** Begin INFORMATION SUPPLIED **

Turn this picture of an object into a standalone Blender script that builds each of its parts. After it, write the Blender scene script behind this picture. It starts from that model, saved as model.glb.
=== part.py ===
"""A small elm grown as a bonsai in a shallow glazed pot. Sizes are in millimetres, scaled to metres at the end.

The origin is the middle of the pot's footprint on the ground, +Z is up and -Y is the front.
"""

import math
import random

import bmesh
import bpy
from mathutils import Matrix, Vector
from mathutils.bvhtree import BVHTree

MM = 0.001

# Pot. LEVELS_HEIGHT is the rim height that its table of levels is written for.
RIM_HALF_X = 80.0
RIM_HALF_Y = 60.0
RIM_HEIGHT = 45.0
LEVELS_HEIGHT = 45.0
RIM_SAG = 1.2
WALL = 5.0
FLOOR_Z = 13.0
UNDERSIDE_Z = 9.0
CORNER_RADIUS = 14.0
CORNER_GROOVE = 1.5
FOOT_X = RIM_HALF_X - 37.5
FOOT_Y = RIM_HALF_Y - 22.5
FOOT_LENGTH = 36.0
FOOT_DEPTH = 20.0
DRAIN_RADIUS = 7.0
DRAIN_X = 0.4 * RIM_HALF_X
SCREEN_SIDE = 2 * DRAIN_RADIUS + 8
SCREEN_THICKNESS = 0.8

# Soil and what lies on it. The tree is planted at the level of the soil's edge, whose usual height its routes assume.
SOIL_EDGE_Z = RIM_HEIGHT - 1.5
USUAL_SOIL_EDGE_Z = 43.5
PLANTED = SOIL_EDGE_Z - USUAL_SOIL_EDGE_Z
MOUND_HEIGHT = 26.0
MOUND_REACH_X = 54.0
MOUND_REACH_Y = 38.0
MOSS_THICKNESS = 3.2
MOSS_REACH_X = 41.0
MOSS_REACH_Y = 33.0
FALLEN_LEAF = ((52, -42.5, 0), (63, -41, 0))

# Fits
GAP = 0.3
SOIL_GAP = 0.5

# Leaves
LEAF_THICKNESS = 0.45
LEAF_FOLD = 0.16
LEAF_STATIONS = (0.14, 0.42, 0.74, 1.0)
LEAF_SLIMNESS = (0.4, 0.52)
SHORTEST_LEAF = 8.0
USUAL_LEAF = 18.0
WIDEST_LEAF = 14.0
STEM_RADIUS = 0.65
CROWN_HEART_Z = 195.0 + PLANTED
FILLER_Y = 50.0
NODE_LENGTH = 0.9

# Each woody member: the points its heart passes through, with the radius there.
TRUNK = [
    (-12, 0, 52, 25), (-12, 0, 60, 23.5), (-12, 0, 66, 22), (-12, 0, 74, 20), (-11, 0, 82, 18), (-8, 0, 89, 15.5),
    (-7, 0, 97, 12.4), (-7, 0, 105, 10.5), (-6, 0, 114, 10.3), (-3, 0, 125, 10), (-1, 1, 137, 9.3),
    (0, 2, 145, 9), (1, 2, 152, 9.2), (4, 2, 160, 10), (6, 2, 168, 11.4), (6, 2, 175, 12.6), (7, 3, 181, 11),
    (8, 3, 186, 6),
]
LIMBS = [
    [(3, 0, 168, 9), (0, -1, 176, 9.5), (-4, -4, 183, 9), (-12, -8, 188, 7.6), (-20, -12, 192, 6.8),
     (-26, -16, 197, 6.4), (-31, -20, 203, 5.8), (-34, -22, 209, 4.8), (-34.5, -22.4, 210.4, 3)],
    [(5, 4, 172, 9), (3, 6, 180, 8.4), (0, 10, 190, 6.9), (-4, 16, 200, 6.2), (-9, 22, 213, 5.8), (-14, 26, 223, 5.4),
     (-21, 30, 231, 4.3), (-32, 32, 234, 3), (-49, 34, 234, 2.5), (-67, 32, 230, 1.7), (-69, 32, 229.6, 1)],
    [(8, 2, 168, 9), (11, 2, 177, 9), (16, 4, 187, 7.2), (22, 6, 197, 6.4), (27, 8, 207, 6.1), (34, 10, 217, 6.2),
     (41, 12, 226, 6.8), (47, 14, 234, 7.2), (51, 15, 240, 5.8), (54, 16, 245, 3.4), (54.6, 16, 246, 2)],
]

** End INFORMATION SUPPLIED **

YOUR GOAL =>
Extract all the material, leaving every line as it is.

ANSWER TO THIS TASK =>
Turn this picture of an object into a standalone Blender script that builds each of its parts. After it, write the Blender scene script behind this picture. It starts from that model, saved as model.glb.
=== part.py ===
"""A small elm grown as a bonsai in a shallow glazed pot. Sizes are in millimetres, scaled to metres at the end.

The origin is the middle of the pot's footprint on the ground, +Z is up and -Y is the front.
"""

import math
import random

import bmesh
import bpy
from mathutils import Matrix, Vector
from mathutils.bvhtree import BVHTree

MM = 0.001

# Pot. LEVELS_HEIGHT is the rim height that its table of levels is written for.
RIM_HALF_X = 80.0
RIM_HALF_Y = 60.0
RIM_HEIGHT = 45.0
LEVELS_HEIGHT = 45.0
RIM_SAG = 1.2
WALL = 5.0
FLOOR_Z = 13.0
UNDERSIDE_Z = 9.0
CORNER_RADIUS = 14.0
CORNER_GROOVE = 1.5
FOOT_X = RIM_HALF_X - 37.5
FOOT_Y = RIM_HALF_Y - 22.5
FOOT_LENGTH = 36.0
FOOT_DEPTH = 20.0
DRAIN_RADIUS = 7.0
DRAIN_X = 0.4 * RIM_HALF_X
SCREEN_SIDE = 2 * DRAIN_RADIUS + 8
SCREEN_THICKNESS = 0.8

# Soil and what lies on it. The tree is planted at the level of the soil's edge, whose usual height its routes assume.
SOIL_EDGE_Z = RIM_HEIGHT - 1.5
USUAL_SOIL_EDGE_Z = 43.5
PLANTED = SOIL_EDGE_Z - USUAL_SOIL_EDGE_Z
MOUND_HEIGHT = 26.0
MOUND_REACH_X = 54.0
MOUND_REACH_Y = 38.0
MOSS_THICKNESS = 3.2
MOSS_REACH_X = 41.0
MOSS_REACH_Y = 33.0
FALLEN_LEAF = ((52, -42.5, 0), (63, -41, 0))

# Fits
GAP = 0.3
SOIL_GAP = 0.5

# Leaves
LEAF_THICKNESS = 0.45
LEAF_FOLD = 0.16
LEAF_STATIONS = (0.14, 0.42, 0.74, 1.0)
LEAF_SLIMNESS = (0.4, 0.52)
SHORTEST_LEAF = 8.0
USUAL_LEAF = 18.0
WIDEST_LEAF = 14.0
STEM_RADIUS = 0.65
CROWN_HEART_Z = 195.0 + PLANTED
FILLER_Y = 50.0
NODE_LENGTH = 0.9

# Each woody member: the points its heart passes through, with the radius there.
TRUNK = [
    (-12, 0, 52, 25), (-12, 0, 60, 23.5), (-12, 0, 66, 22), (-12, 0, 74, 20), (-11, 0, 82, 18), (-8, 0, 89, 15.5),
    (-7, 0, 97, 12.4), (-7, 0, 105, 10.5), (-6, 0, 114, 10.3), (-3, 0, 125, 10), (-1, 1, 137, 9.3),
    (0, 2, 145, 9), (1, 2, 152, 9.2), (4, 2, 160, 10), (6, 2, 168, 11.4), (6, 2, 175, 12.6), (7, 3, 181, 11),
    (8, 3, 186, 6),
]
LIMBS = [
    [(3, 0, 168, 9), (0, -1, 176, 9.5), (-4, -4, 183, 9), (-12, -8, 188, 7.6), (-20, -12, 192, 6.8),
     (-26, -16, 197, 6.4), (-31, -20, 203, 5.8), (-34, -22, 209, 4.8), (-34.5, -22.4, 210.4, 3)],
    [(5, 4, 172, 9), (3, 6, 180, 8.4), (0, 10, 190, 6.9), (-4, 16, 200, 6.2), (-9, 22, 213, 5.8), (-14, 26, 223, 5.4),
     (-21, 30, 231, 4.3), (-32, 32, 234, 3), (-49, 34, 234, 2.5), (-67, 32, 230, 1.7), (-69, 32, 229.6, 1)],
    [(8, 2, 168, 9), (11, 2, 177, 9), (16, 4, 187, 7.2), (22, 6, 197, 6.4), (27, 8, 207, 6.1), (34, 10, 217, 6.2),
     (41, 12, 226, 6.8), (47, 14, 234, 7.2), (51, 15, 240, 5.8), (54, 16, 245, 3.4), (54.6, 16, 246, 2)],
]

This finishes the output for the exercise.